╭──
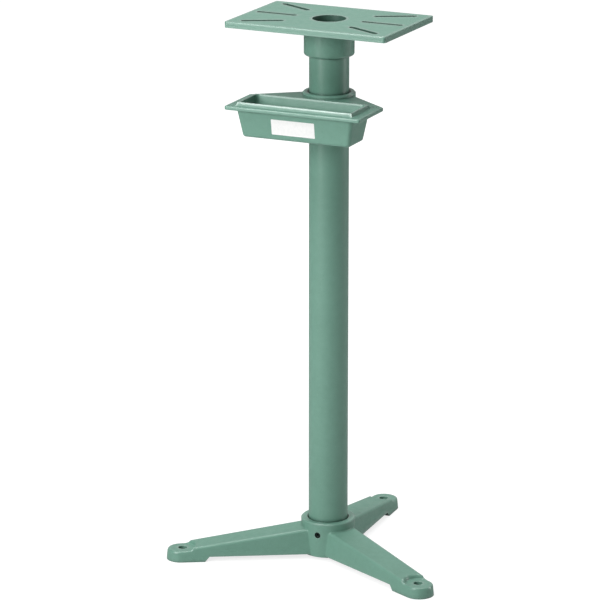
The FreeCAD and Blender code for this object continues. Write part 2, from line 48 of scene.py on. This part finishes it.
class Tree:
    """A material's or the world's nodes, made and joined in plain calls."""

    def __init__(self, owner):
        owner.use_nodes = True
        self.tree = owner.node_tree
        self.tree.nodes.clear()

    def node(self, kind, settings=None, **inputs):
        """A new node; an input is named with _ for each space and takes a socket or a value."""
        made = self.tree.nodes.new(kind)
        for name, setting in (settings or {}).items():
            setattr(made, name, setting)
        for name, source in inputs.items():
            self.feed(made.inputs[name.replace("_", " ")], source)
        return made

    def feed(self, socket, source):
        if isinstance(source, bpy.types.NodeSocket):
            self.tree.links.new(source, socket)
        else:
            socket.default_value = source

    def pair(self, node, first, second):
        """Feed a node's first two inputs, which share one name."""
        self.feed(node.inputs[0], first)
        self.feed(node.inputs[1], second)
        return node

    def math(self, operation, first, second=0.0):
        return self.pair(self.node("ShaderNodeMath", {"operation": operation}), first, second).outputs[0]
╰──
Set down the listing in full, keeping every word exactly as it is.

» **Expected answer**
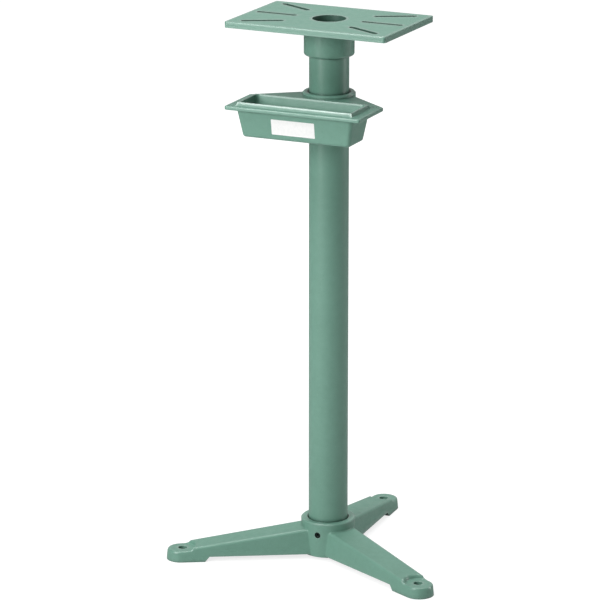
The FreeCAD and Blender code for this object continues. Write part 2, from line 48 of scene.py on. This part finishes it.
class Tree:
    """A material's or the world's nodes, made and joined in plain calls."""

    def __init__(self, owner):
        owner.use_nodes = True
        self.tree = owner.node_tree
        self.tree.nodes.clear()

    def node(self, kind, settings=None, **inputs):
        """A new node; an input is named with _ for each space and takes a socket or a value."""
        made = self.tree.nodes.new(kind)
        for name, setting in (settings or {}).items():
            setattr(made, name, setting)
        for name, source in inputs.items():
            self.feed(made.inputs[name.replace("_", " ")], source)
        return made

    def feed(self, socket, source):
        if isinstance(source, bpy.types.NodeSocket):
            self.tree.links.new(source, socket)
        else:
            socket.default_value = source

    def pair(self, node, first, second):
        """Feed a node's first two inputs, which share one name."""
        self.feed(node.inputs[0], first)
        self.feed(node.inputs[1], second)
        return node

    def math(self, operation, first, second=0.0):
        return self.pair(self.node("ShaderNodeMath", {"operation": operation}), first, second).outputs[0]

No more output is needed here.